Task objective:
Give the listing below again in full, exactly as written.

Data segment:
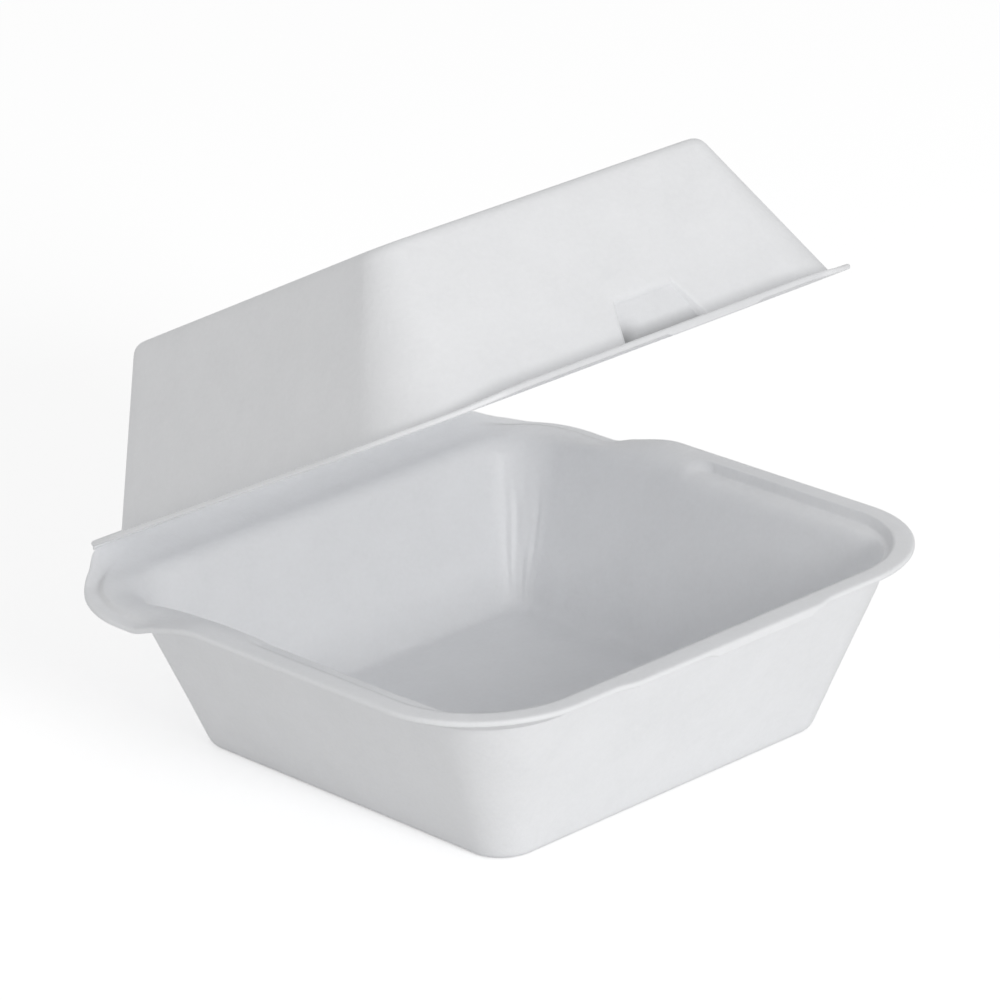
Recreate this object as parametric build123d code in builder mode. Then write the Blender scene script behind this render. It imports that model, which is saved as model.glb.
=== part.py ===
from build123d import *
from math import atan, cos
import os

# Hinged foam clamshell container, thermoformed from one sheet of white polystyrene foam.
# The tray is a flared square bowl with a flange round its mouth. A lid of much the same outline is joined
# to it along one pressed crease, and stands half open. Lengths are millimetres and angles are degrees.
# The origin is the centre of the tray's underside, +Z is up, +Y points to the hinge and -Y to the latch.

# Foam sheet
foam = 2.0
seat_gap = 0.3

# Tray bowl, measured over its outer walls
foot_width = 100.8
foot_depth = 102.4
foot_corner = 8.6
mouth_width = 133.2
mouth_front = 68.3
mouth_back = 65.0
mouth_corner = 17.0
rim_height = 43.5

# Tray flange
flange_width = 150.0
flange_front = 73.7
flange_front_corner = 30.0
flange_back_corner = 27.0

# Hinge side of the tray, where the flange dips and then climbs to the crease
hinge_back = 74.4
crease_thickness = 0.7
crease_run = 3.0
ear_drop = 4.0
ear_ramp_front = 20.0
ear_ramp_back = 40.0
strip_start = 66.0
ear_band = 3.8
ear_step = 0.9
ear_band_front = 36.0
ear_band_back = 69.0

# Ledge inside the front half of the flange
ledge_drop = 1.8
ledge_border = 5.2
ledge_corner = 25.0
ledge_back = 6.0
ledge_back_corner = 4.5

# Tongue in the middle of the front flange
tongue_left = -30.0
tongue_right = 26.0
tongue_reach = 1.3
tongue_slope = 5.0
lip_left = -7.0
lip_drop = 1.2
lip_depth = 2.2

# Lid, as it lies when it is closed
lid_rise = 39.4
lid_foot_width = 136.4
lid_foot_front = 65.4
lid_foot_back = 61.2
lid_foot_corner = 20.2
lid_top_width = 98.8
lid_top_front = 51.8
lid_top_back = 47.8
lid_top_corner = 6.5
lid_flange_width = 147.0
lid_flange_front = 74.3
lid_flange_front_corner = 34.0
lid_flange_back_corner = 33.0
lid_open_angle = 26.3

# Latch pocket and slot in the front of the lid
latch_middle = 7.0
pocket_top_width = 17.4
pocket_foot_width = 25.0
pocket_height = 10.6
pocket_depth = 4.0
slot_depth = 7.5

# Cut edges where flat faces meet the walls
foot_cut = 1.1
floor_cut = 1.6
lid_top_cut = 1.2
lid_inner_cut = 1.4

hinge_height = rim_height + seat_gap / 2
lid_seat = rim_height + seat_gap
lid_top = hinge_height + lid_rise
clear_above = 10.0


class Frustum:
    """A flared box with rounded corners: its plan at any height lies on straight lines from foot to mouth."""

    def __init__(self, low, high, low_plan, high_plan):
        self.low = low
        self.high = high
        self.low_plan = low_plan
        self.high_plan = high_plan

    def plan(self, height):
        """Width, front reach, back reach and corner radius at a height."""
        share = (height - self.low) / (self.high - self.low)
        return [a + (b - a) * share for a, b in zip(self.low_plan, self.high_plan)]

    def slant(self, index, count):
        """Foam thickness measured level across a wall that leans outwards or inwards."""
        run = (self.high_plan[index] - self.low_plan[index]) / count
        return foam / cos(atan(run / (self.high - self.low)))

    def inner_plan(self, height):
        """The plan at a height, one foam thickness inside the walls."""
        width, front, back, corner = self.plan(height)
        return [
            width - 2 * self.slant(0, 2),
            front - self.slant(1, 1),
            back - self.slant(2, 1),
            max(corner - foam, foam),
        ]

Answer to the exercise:
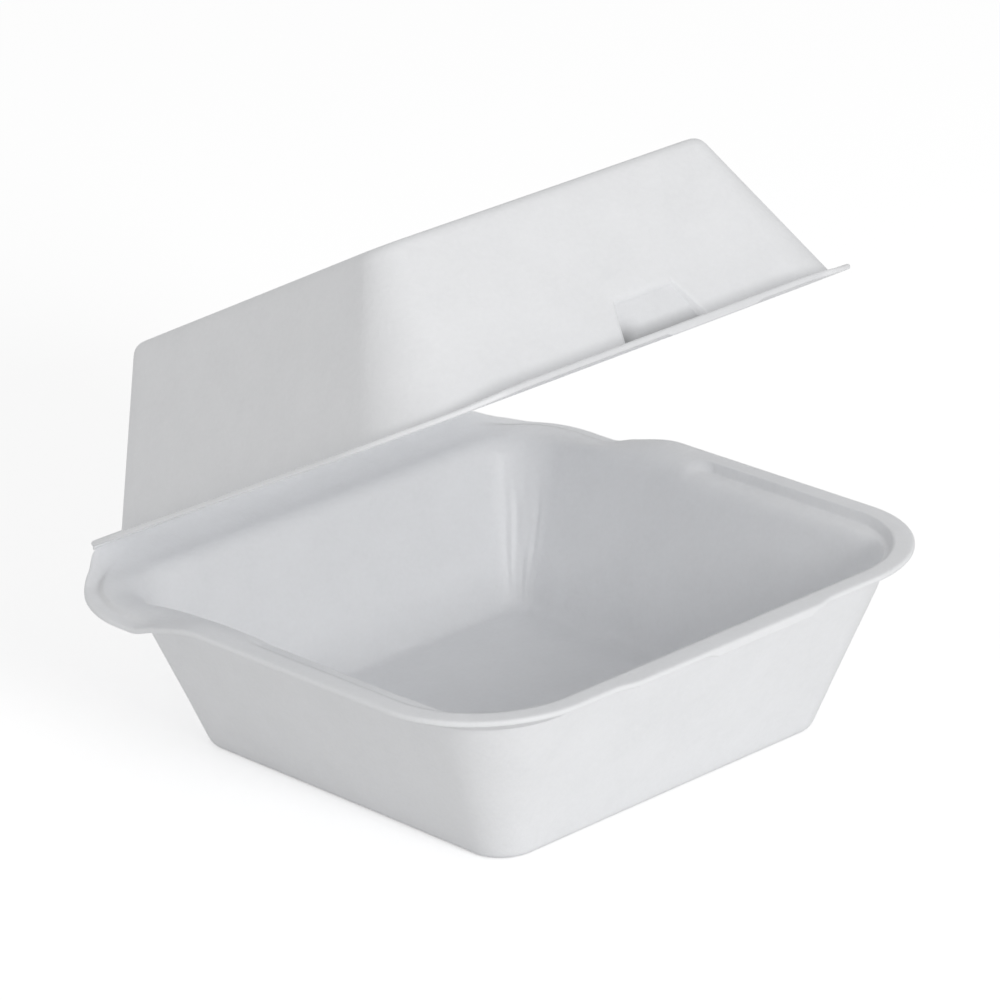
Recreate this object as parametric build123d code in builder mode. Then write the Blender scene script behind this render. It imports that model, which is saved as model.glb.
=== part.py ===
from build123d import *
from math import atan, cos
import os

# Hinged foam clamshell container, thermoformed from one sheet of white polystyrene foam.
# The tray is a flared square bowl with a flange round its mouth. A lid of much the same outline is joined
# to it along one pressed crease, and stands half open. Lengths are millimetres and angles are degrees.
# The origin is the centre of the tray's underside, +Z is up, +Y points to the hinge and -Y to the latch.

# Foam sheet
foam = 2.0
seat_gap = 0.3

# Tray bowl, measured over its outer walls
foot_width = 100.8
foot_depth = 102.4
foot_corner = 8.6
mouth_width = 133.2
mouth_front = 68.3
mouth_back = 65.0
mouth_corner = 17.0
rim_height = 43.5

# Tray flange
flange_width = 150.0
flange_front = 73.7
flange_front_corner = 30.0
flange_back_corner = 27.0

# Hinge side of the tray, where the flange dips and then climbs to the crease
hinge_back = 74.4
crease_thickness = 0.7
crease_run = 3.0
ear_drop = 4.0
ear_ramp_front = 20.0
ear_ramp_back = 40.0
strip_start = 66.0
ear_band = 3.8
ear_step = 0.9
ear_band_front = 36.0
ear_band_back = 69.0

# Ledge inside the front half of the flange
ledge_drop = 1.8
ledge_border = 5.2
ledge_corner = 25.0
ledge_back = 6.0
ledge_back_corner = 4.5

# Tongue in the middle of the front flange
tongue_left = -30.0
tongue_right = 26.0
tongue_reach = 1.3
tongue_slope = 5.0
lip_left = -7.0
lip_drop = 1.2
lip_depth = 2.2

# Lid, as it lies when it is closed
lid_rise = 39.4
lid_foot_width = 136.4
lid_foot_front = 65.4
lid_foot_back = 61.2
lid_foot_corner = 20.2
lid_top_width = 98.8
lid_top_front = 51.8
lid_top_back = 47.8
lid_top_corner = 6.5
lid_flange_width = 147.0
lid_flange_front = 74.3
lid_flange_front_corner = 34.0
lid_flange_back_corner = 33.0
lid_open_angle = 26.3

# Latch pocket and slot in the front of the lid
latch_middle = 7.0
pocket_top_width = 17.4
pocket_foot_width = 25.0
pocket_height = 10.6
pocket_depth = 4.0
slot_depth = 7.5

# Cut edges where flat faces meet the walls
foot_cut = 1.1
floor_cut = 1.6
lid_top_cut = 1.2
lid_inner_cut = 1.4

hinge_height = rim_height + seat_gap / 2
lid_seat = rim_height + seat_gap
lid_top = hinge_height + lid_rise
clear_above = 10.0


class Frustum:
    """A flared box with rounded corners: its plan at any height lies on straight lines from foot to mouth."""

    def __init__(self, low, high, low_plan, high_plan):
        self.low = low
        self.high = high
        self.low_plan = low_plan
        self.high_plan = high_plan

    def plan(self, height):
        """Width, front reach, back reach and corner radius at a height."""
        share = (height - self.low) / (self.high - self.low)
        return [a + (b - a) * share for a, b in zip(self.low_plan, self.high_plan)]

    def slant(self, index, count):
        """Foam thickness measured level across a wall that leans outwards or inwards."""
        run = (self.high_plan[index] - self.low_plan[index]) / count
        return foam / cos(atan(run / (self.high - self.low)))

    def inner_plan(self, height):
        """The plan at a height, one foam thickness inside the walls."""
        width, front, back, corner = self.plan(height)
        return [
            width - 2 * self.slant(0, 2),
            front - self.slant(1, 1),
            back - self.slant(2, 1),
            max(corner - foam, foam),
        ]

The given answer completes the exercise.